Mr. Iain Wright: To ask the Secretary of State for the Home Department how much additional funding has been made available to police forces during the period of the World Cup to help maintain law and order in town centres and other areas with high numbers of licensed premises. 
Mr. McNulty: None. The Police Service in England and Wales has had a huge increase in funding in recent years. The use of these resources is a matter for each chief constable and police authority to determine in the light of local and competing priorities.
Mrs. Curtis-Thomas: To ask the Secretary of State for the Home Department pursuant to the answer of 26 June 2006, Official Report, Column 122W, on young offenders, how much of the additional £45 million funding allocated to youth offending teams has been received by Sefton council; how many additional members of staff will be recruited; where they will be located; what their primary duties are; and how their performance will be assessed. 
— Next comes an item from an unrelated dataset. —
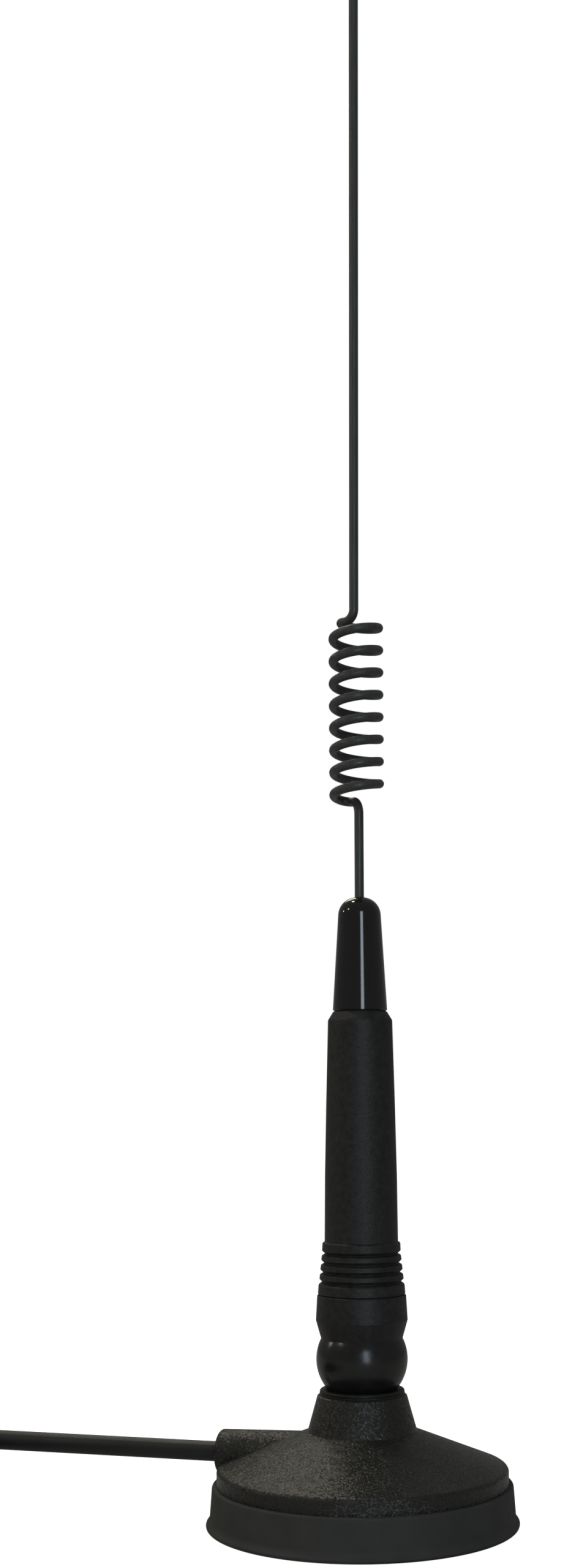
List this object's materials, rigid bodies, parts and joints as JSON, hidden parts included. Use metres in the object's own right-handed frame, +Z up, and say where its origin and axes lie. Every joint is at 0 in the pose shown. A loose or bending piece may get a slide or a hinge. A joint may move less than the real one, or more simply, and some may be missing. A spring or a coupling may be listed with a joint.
{
  "type": "omnidirectional antenna",
  "caption": "Magnetic-mount mobile antenna: round base, tilting ball joint, tapered mast, wire whip with an air coil, coaxial cable and screw-on plug.",
  "frame": {"origin": "centre of the round base's underside, on the surface it stands on", "axes": "+Z up along the mast; the cable leaves towards -X, turned 16 degrees to +Y; +Y away from the viewer"},
  "size_m": [0.2128, 0.1121, 0.44],
  "materials": {
    "housing": "textured black powder coat",
    "boot": "matte",
    "pad": "matte",
    "zinc_steel": "zinc plated",
    "ferrite": "sintered, matte",
    "black_gloss": "gloss black",
    "satin_black": "fine satin black",
    "black_plastic": "fine moulded grain",
    "gloss_black_plastic": "gloss moulded",
    "nylon": "natural nylon",
    "seal_rubber": "matte",
    "brass": "turned",
    "copper_wire": "enamelled copper",
    "wire_black": "black coated spring steel",
    "cable_jacket": "semi-matte PVC",
    "polyethylene": "translucent white",
    "nickel": "nickel plated",
    "ptfe": "white",
    "tie_strap": "hook-and-loop strap"
  },
  "bodies": {
    "base": {"base_housing": "housing", "rubber_boot": "boot", "base_pad": "pad", "steel_cup": "zinc_steel", "ring_magnet": "ferrite", "magnet_spacer": "nylon", "centre_pole": "zinc_steel", "cup_screws": "zinc_steel", "socket_ring": "black_gloss", "cable_grommet": "seal_rubber", "cable_ferrule": "nickel", "cable_end": "cable_jacket", "cable_dielectric": "polyethylene", "feed_wire": "copper_wire", "contact_tag": "brass", "shield_lug": "nickel", "lug_screw": "zinc_steel", "coax_cable": "cable_jacket", "coax_tail": "cable_jacket", "cable_coil": "cable_jacket", "coil_tie": "tie_strap", "plug_reducer": "nickel", "plug_body": "nickel", "plug_insulator": "ptfe", "plug_pin": "nickel"},
    "swivel": {"ball_seat": "nylon", "tension_bolt": "zinc_steel", "spring_washer": "zinc_steel", "lock_nut": "zinc_steel"},
    "mast": {"ball": "black_gloss", "ball_stud": "zinc_steel", "lower_collar": "satin_black", "sleeve_gasket": "seal_rubber", "sleeve": "black_plastic", "coil_former": "nylon", "loading_winding": "copper_wire", "whip_holder": "brass", "set_screws": "zinc_steel", "cap_gasket": "seal_rubber", "whip_cap": "gloss_black_plastic", "whip": "wire_black", "whip_tip": "black_gloss"},
    "plug_ring": {"coupling_ring": "nickel"}
  },
  "joints": [
    {"name": "ball_swivel", "type": "hinge", "parent": "base", "child": "swivel", "pos_m": [0, 0, 0.03965], "axis": [0, 0, 1], "continuous": true},
    {"name": "mast_tilt", "type": "hinge", "parent": "swivel", "child": "mast", "pos_m": [0, 0, 0.03965], "axis": [0, 1, 0], "range_deg": [-15, 15]},
    {"name": "coupling_ring_spin", "type": "hinge", "parent": "base", "child": "plug_ring", "pos_m": [-0.127, -0.0653, 0.0094], "axis": [1, 0, 0], "continuous": true}
  ]
}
Mr. Sutcliffe: Sefton Youth Offending Team (YOT) is receiving a total Youth Justice Board (YJB) prevention grant of £347,222 between November 2005 and March 2008, which it is using to fund its existing Youth Inclusion Programme (YIP) and a new Youth Inclusion and Support Panel (YISP). £177,222 of this comes from the additional 45 million funding and £170,000 is part of ongoing YIP funding.
The primary duty of the YISP co-ordinator is to be responsible for the development and implementation of the work of the YISP, in order to ensure that the YISP delivers effective services to address the needs of children referred to the panel, within a restorative practice framework.
The YOT has an effective workforce strategy to manage the performance of individual members of staff that is integrated with the council's performance management framework. The YIP and YISP programmes in Sefton will be monitored and supported through the YJB's performance management framework which ensures YOTs provide quarterly data returns to the YJB to gauge outputs and outcomes, includes monitoring by YJB staff, and provides for mechanisms for supporting individual YOTs should there be poor performance issues.